▸ YOUR OBJECTIVE: Take the material below and write it all out again exactly.

──────────────────────────────

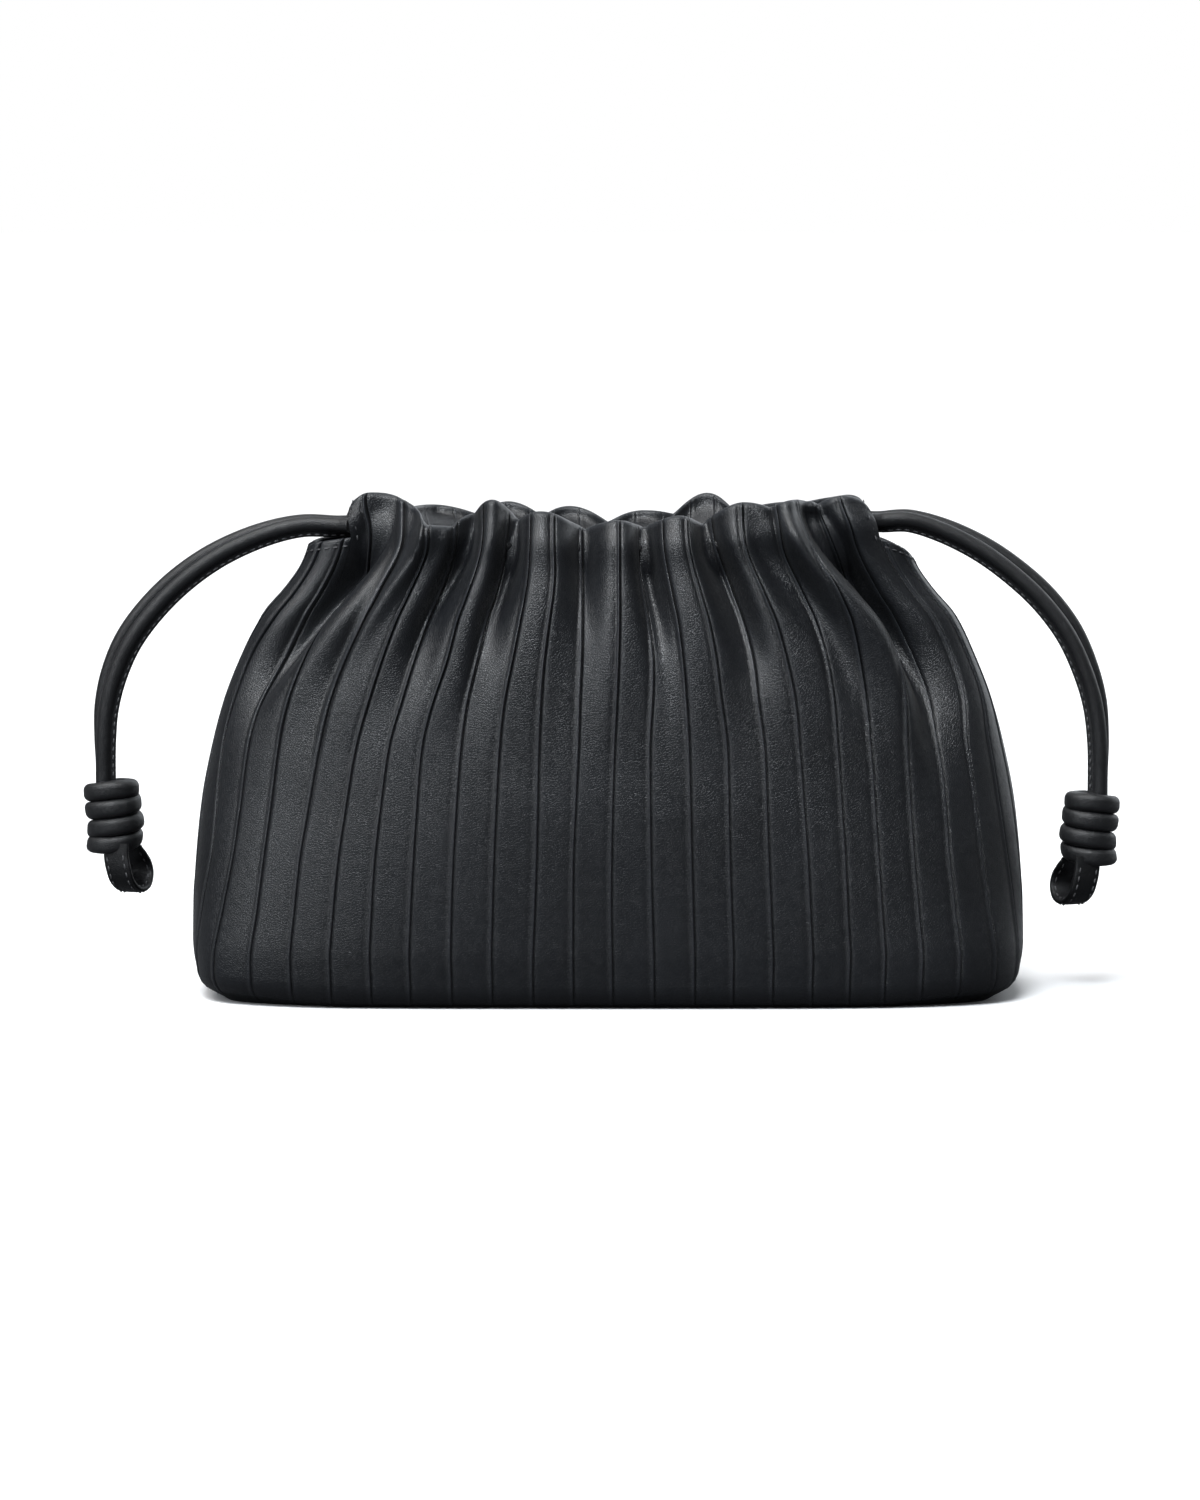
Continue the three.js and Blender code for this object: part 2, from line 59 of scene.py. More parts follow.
# camera: a long lens from the front, a little above the floor
cameraView = {"lookAt": (-2.9, 0, 87.8), "distance": 2200, "azimuth": 0.0, "elevation": 6.0, "lens": 182}


def makeCamera(view):
    turn = math.radians(view["azimuth"])
    rise = math.radians(view["elevation"])
    target = Vector(view["lookAt"]) * mm
    away = Vector((-math.sin(turn) * math.cos(rise), -math.cos(turn) * math.cos(rise), math.sin(rise)))
    data = bpy.data.cameras.new("bagCamera")
    data.sensor_fit = "HORIZONTAL"
    data.sensor_width = 36
    data.lens = view["lens"]
    data.clip_start = 0.05
    data.clip_end = 60
    camera = addObject("bagCamera", data)
    camera.location = target + away * view["distance"] * mm
    camera.rotation_euler = (-away).to_track_quat("-Z", "Y").to_euler()
    bpy.context.scene.camera = camera


makeCamera(cameraView)

# sizes in millimetres, most of them as in part.mjs
bag = {"width": 300, "depth": 106, "rimHeight": 181, "wall": 1.9, "footRadius": 9, "cornerLift": 2.4,
       "gap": 0.3, "pleats": 26}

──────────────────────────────

▸ ANSWER TO THE TASK:
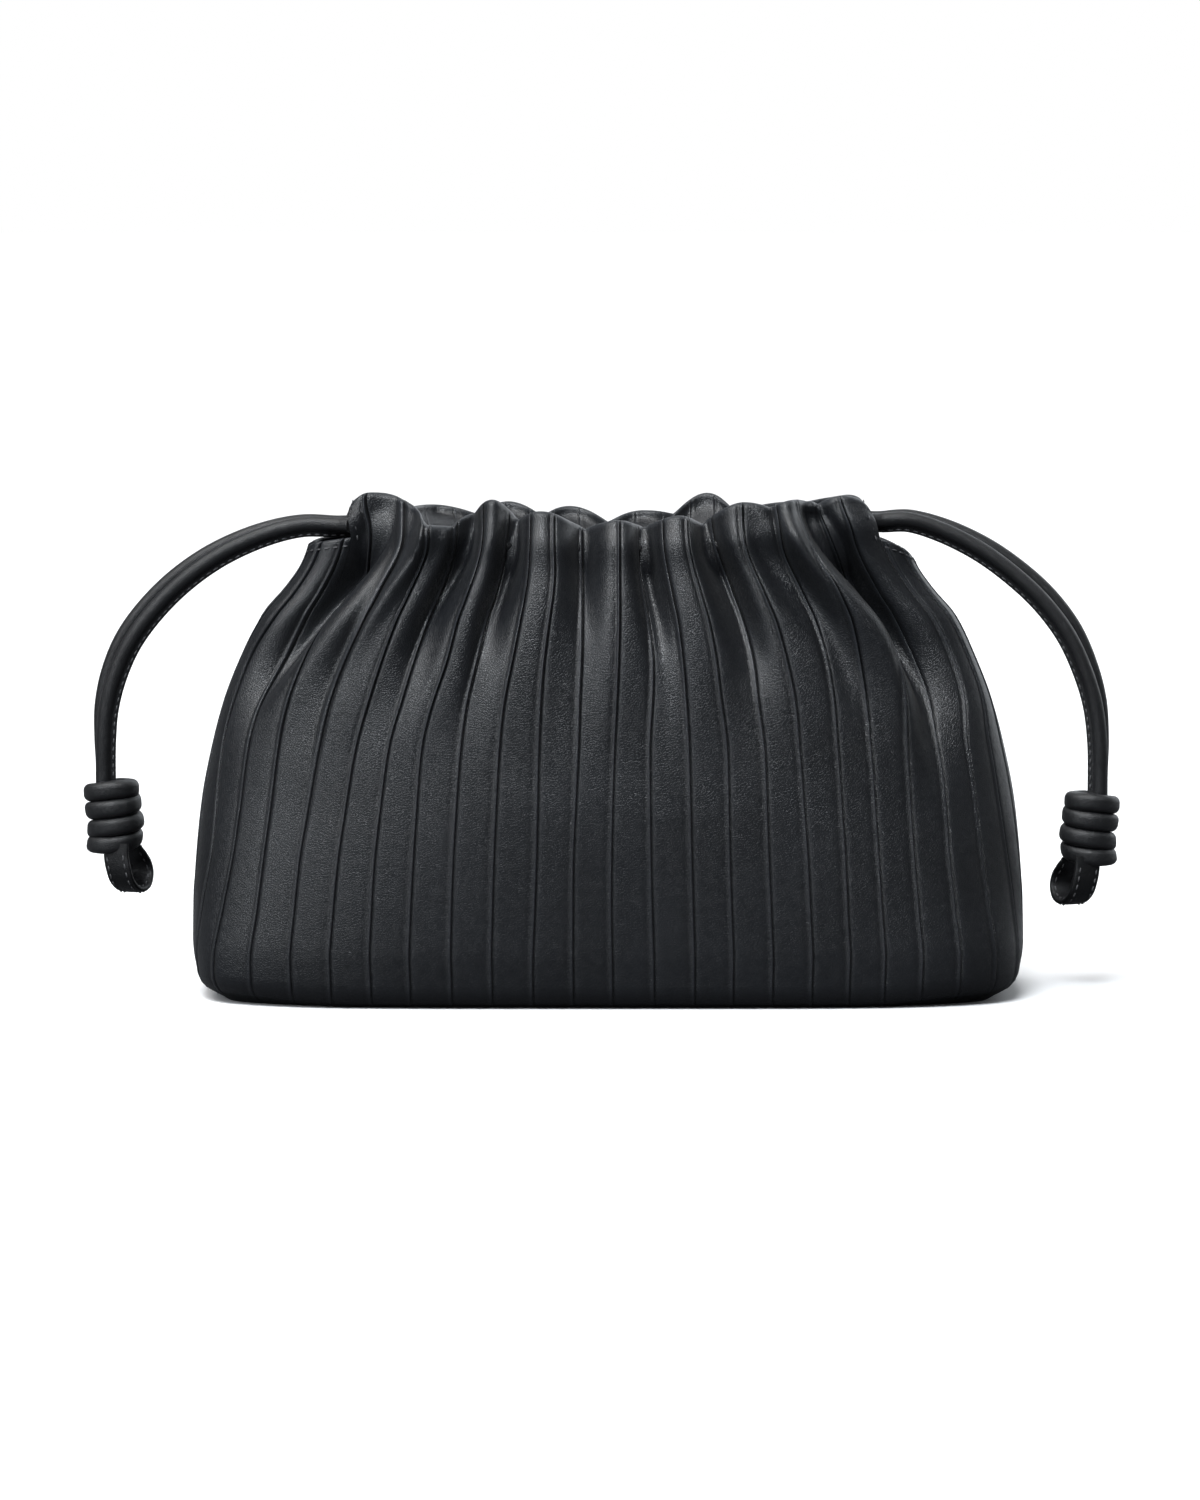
Continue the three.js and Blender code for this object: part 2, from line 59 of scene.py. More parts follow.
# camera: a long lens from the front, a little above the floor
cameraView = {"lookAt": (-2.9, 0, 87.8), "distance": 2200, "azimuth": 0.0, "elevation": 6.0, "lens": 182}


def makeCamera(view):
    turn = math.radians(view["azimuth"])
    rise = math.radians(view["elevation"])
    target = Vector(view["lookAt"]) * mm
    away = Vector((-math.sin(turn) * math.cos(rise), -math.cos(turn) * math.cos(rise), math.sin(rise)))
    data = bpy.data.cameras.new("bagCamera")
    data.sensor_fit = "HORIZONTAL"
    data.sensor_width = 36
    data.lens = view["lens"]
    data.clip_start = 0.05
    data.clip_end = 60
    camera = addObject("bagCamera", data)
    camera.location = target + away * view["distance"] * mm
    camera.rotation_euler = (-away).to_track_quat("-Z", "Y").to_euler()
    bpy.context.scene.camera = camera


makeCamera(cameraView)

# sizes in millimetres, most of them as in part.mjs
bag = {"width": 300, "depth": 106, "rimHeight": 181, "wall": 1.9, "footRadius": 9, "cornerLift": 2.4,
       "gap": 0.3, "pleats": 26}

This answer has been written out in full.